==== Records provided

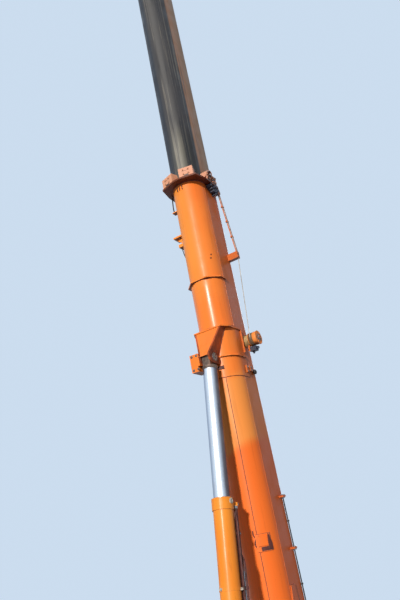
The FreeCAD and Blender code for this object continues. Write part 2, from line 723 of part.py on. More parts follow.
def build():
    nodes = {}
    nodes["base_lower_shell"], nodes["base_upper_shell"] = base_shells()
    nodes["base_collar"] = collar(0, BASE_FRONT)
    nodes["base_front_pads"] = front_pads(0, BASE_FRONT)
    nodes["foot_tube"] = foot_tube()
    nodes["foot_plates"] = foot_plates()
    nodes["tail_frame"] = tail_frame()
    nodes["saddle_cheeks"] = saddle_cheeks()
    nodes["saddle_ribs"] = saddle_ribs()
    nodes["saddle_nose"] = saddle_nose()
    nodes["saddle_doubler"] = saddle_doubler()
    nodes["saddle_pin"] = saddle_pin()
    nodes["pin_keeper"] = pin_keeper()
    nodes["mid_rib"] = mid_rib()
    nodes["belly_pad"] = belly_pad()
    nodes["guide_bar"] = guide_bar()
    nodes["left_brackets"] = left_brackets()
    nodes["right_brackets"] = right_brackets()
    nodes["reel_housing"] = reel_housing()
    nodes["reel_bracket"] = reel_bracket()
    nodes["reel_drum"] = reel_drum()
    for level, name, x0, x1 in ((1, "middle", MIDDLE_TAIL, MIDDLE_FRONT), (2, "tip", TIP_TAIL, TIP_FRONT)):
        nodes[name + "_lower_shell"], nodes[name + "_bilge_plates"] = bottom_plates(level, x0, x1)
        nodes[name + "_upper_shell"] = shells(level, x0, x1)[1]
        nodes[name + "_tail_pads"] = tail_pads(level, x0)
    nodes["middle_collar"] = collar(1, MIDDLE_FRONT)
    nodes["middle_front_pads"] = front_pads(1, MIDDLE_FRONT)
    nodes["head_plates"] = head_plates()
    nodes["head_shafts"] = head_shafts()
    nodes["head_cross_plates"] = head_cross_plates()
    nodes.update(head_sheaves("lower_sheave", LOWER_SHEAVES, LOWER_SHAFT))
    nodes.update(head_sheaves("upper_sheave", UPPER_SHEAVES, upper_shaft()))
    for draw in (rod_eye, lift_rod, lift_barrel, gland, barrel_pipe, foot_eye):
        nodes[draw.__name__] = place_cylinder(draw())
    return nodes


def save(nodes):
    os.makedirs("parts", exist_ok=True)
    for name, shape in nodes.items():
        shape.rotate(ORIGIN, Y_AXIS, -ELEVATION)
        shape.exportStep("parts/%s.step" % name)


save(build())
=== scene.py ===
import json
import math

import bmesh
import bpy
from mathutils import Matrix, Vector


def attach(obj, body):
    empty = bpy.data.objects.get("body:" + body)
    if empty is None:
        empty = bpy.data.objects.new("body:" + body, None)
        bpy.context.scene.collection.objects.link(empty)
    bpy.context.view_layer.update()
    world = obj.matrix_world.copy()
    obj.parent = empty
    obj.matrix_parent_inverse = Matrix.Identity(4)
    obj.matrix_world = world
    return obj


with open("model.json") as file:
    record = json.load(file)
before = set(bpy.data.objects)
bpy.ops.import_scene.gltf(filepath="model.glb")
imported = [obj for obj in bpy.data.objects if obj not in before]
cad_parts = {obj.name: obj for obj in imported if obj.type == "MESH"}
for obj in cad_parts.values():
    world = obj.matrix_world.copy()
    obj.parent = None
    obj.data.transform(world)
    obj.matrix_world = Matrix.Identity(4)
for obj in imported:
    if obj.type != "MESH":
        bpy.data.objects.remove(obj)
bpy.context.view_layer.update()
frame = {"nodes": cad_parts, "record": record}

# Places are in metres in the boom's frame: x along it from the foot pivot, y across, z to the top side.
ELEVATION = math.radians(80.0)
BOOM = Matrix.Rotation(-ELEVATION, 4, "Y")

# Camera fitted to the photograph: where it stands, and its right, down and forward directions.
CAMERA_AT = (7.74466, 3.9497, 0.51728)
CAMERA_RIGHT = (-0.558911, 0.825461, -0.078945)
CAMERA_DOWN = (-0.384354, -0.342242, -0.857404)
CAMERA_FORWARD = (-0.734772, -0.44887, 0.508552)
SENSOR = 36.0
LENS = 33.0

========
==== Records provided

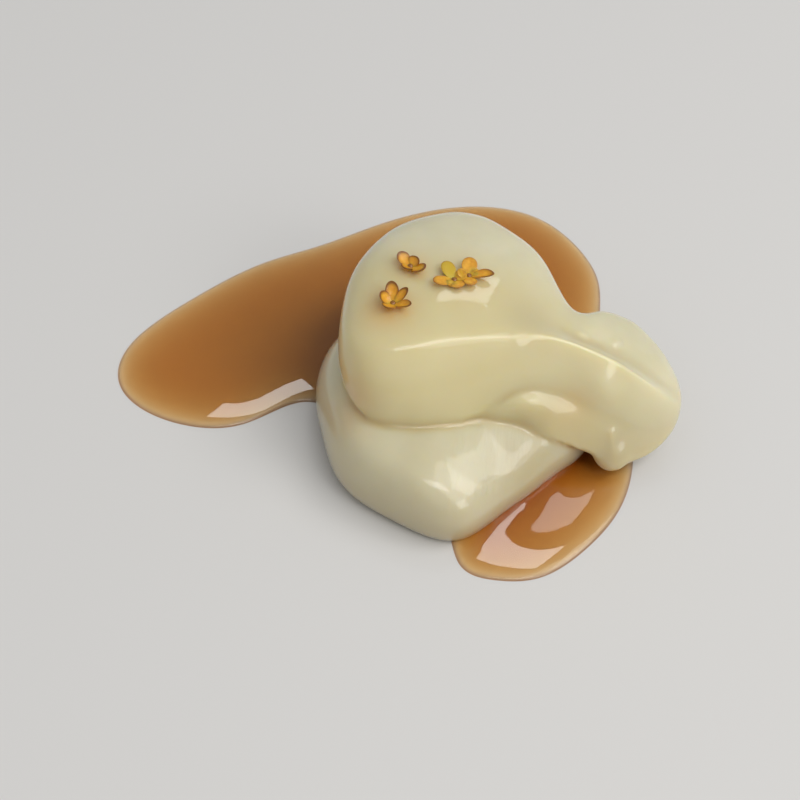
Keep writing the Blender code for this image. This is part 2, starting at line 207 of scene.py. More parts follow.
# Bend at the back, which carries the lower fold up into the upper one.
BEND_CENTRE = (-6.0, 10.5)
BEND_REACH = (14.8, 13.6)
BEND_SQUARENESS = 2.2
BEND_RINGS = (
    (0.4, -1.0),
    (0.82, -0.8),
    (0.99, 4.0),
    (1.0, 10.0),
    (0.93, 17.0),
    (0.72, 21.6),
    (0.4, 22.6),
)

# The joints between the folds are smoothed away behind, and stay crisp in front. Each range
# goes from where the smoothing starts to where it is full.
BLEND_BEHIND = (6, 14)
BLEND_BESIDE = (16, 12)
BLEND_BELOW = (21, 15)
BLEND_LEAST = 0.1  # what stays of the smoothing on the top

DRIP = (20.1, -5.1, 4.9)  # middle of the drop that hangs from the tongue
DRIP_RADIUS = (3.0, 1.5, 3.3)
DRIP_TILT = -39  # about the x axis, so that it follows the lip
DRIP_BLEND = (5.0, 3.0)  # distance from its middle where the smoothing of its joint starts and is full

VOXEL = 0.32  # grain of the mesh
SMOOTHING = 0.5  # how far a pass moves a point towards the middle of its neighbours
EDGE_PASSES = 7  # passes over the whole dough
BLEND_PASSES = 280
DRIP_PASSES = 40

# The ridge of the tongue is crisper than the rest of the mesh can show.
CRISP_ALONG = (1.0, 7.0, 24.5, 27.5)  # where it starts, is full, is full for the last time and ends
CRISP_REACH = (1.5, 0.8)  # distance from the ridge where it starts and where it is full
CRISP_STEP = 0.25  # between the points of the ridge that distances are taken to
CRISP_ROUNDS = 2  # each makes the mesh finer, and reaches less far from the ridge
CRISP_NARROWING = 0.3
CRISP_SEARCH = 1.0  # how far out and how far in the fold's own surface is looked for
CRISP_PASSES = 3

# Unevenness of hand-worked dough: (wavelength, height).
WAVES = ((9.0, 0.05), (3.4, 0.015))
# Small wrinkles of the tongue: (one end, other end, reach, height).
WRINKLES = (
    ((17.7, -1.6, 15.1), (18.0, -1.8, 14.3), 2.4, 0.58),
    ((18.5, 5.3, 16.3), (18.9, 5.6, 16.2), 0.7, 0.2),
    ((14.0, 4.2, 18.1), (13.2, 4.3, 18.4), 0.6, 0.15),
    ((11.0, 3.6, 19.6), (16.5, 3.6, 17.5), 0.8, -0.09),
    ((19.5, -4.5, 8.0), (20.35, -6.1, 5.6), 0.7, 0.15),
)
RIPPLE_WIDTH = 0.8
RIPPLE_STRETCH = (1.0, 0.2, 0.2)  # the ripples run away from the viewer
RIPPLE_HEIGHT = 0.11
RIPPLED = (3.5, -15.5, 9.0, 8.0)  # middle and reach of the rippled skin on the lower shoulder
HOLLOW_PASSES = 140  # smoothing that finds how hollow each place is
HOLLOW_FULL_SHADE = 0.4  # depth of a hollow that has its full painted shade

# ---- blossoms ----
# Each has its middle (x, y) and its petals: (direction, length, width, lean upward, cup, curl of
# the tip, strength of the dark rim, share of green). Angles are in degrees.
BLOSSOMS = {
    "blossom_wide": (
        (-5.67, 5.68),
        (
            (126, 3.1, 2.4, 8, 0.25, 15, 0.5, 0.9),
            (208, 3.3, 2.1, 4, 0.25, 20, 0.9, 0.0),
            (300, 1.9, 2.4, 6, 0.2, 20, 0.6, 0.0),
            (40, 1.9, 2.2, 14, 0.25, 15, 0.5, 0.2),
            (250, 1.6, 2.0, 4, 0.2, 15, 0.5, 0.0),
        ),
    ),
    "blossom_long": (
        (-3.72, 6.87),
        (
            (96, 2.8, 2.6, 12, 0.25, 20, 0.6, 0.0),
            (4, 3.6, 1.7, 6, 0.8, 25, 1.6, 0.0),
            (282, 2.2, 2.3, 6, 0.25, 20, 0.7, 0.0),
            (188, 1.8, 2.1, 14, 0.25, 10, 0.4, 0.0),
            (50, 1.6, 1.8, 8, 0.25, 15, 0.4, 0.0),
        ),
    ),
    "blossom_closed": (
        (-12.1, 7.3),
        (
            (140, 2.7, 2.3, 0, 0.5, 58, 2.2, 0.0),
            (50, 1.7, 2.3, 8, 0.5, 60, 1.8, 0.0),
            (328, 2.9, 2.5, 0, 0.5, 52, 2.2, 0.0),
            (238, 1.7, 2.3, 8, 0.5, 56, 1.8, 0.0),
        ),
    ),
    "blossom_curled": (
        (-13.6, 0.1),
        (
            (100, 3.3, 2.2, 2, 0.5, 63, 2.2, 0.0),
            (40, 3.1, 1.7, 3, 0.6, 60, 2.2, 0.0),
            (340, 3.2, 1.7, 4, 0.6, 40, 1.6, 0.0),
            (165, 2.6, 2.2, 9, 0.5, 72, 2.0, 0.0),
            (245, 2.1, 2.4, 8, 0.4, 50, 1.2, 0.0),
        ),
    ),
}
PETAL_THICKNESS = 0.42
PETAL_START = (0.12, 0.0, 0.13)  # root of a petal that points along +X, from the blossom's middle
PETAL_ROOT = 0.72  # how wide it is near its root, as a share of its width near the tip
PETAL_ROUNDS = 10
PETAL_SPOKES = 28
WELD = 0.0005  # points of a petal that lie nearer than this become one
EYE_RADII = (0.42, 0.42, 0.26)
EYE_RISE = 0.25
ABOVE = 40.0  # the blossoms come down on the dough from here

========
==== Records provided

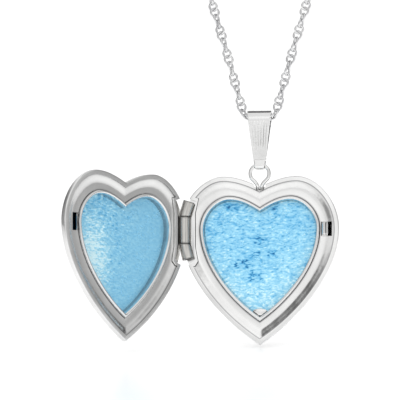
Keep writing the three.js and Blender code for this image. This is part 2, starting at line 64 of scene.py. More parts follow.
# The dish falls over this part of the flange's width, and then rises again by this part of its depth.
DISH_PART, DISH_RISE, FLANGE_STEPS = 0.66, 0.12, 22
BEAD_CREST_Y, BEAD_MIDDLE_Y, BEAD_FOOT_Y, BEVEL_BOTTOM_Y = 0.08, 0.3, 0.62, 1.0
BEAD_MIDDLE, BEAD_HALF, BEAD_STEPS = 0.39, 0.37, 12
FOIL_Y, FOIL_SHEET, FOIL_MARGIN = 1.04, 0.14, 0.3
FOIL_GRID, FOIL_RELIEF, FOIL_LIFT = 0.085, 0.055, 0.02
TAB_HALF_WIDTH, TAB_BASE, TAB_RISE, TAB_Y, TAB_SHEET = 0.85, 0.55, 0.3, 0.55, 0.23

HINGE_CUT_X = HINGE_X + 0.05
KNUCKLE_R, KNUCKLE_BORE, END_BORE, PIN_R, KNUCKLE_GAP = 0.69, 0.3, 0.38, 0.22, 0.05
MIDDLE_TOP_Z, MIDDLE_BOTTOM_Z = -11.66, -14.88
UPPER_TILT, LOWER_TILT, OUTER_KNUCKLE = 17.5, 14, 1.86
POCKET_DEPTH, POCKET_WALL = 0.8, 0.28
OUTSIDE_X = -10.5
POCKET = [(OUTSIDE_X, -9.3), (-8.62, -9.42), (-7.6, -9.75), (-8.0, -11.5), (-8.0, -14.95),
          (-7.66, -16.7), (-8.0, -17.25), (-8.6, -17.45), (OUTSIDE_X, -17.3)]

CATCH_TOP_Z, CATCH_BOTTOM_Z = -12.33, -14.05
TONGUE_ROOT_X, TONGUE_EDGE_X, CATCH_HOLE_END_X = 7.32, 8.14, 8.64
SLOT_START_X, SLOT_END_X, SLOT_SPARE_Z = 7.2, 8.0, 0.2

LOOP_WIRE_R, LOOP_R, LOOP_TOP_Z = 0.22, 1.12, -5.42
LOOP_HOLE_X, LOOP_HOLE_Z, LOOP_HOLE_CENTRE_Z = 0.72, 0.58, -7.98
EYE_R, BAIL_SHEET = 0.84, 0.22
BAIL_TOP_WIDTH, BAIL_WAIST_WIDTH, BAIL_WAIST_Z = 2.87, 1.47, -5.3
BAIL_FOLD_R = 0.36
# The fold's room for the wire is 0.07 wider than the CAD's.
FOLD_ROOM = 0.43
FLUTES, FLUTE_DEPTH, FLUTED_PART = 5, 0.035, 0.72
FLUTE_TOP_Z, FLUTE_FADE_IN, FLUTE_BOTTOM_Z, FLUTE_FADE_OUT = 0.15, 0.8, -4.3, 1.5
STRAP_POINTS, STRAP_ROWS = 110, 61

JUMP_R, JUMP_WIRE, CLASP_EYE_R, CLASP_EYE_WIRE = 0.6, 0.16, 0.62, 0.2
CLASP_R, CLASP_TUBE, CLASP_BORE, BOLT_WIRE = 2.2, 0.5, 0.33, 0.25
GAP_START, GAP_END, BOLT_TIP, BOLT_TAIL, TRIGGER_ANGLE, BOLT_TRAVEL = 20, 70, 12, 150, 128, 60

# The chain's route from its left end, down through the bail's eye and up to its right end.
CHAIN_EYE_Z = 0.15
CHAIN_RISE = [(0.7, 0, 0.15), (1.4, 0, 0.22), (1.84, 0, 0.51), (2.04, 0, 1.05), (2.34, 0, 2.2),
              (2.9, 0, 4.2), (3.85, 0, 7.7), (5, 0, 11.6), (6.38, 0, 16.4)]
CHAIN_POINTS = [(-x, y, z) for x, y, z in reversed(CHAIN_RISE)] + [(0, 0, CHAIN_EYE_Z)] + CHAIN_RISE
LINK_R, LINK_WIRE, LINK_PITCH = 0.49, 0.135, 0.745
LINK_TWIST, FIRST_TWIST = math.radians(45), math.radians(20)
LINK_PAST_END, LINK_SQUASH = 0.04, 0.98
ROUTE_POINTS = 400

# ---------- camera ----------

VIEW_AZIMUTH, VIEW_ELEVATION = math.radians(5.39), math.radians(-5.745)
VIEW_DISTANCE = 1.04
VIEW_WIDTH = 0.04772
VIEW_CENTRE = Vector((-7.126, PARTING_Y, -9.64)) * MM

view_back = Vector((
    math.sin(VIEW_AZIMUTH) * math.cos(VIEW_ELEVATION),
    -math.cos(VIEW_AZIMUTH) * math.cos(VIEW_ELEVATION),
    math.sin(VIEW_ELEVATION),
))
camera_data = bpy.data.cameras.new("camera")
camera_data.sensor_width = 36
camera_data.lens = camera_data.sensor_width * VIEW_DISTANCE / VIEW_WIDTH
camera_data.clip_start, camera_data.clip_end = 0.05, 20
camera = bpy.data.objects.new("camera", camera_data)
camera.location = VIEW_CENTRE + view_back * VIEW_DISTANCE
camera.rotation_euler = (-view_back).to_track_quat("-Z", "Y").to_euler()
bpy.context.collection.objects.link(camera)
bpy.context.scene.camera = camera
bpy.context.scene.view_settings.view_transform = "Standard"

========

*Challenge*.
Retype only this portion of the data above: the line containing "return nodes", the line containing "before = set(bpy.data.objects)", and all lines between them, exactly.

*Solution to this task*.
    return nodes


def save(nodes):
    os.makedirs("parts", exist_ok=True)
    for name, shape in nodes.items():
        shape.rotate(ORIGIN, Y_AXIS, -ELEVATION)
        shape.exportStep("parts/%s.step" % name)


save(build())
=== scene.py ===
import json
import math

import bmesh
import bpy
from mathutils import Matrix, Vector


def attach(obj, body):
    empty = bpy.data.objects.get("body:" + body)
    if empty is None:
        empty = bpy.data.objects.new("body:" + body, None)
        bpy.context.scene.collection.objects.link(empty)
    bpy.context.view_layer.update()
    world = obj.matrix_world.copy()
    obj.parent = empty
    obj.matrix_parent_inverse = Matrix.Identity(4)
    obj.matrix_world = world
    return obj


with open("model.json") as file:
    record = json.load(file)
before = set(bpy.data.objects)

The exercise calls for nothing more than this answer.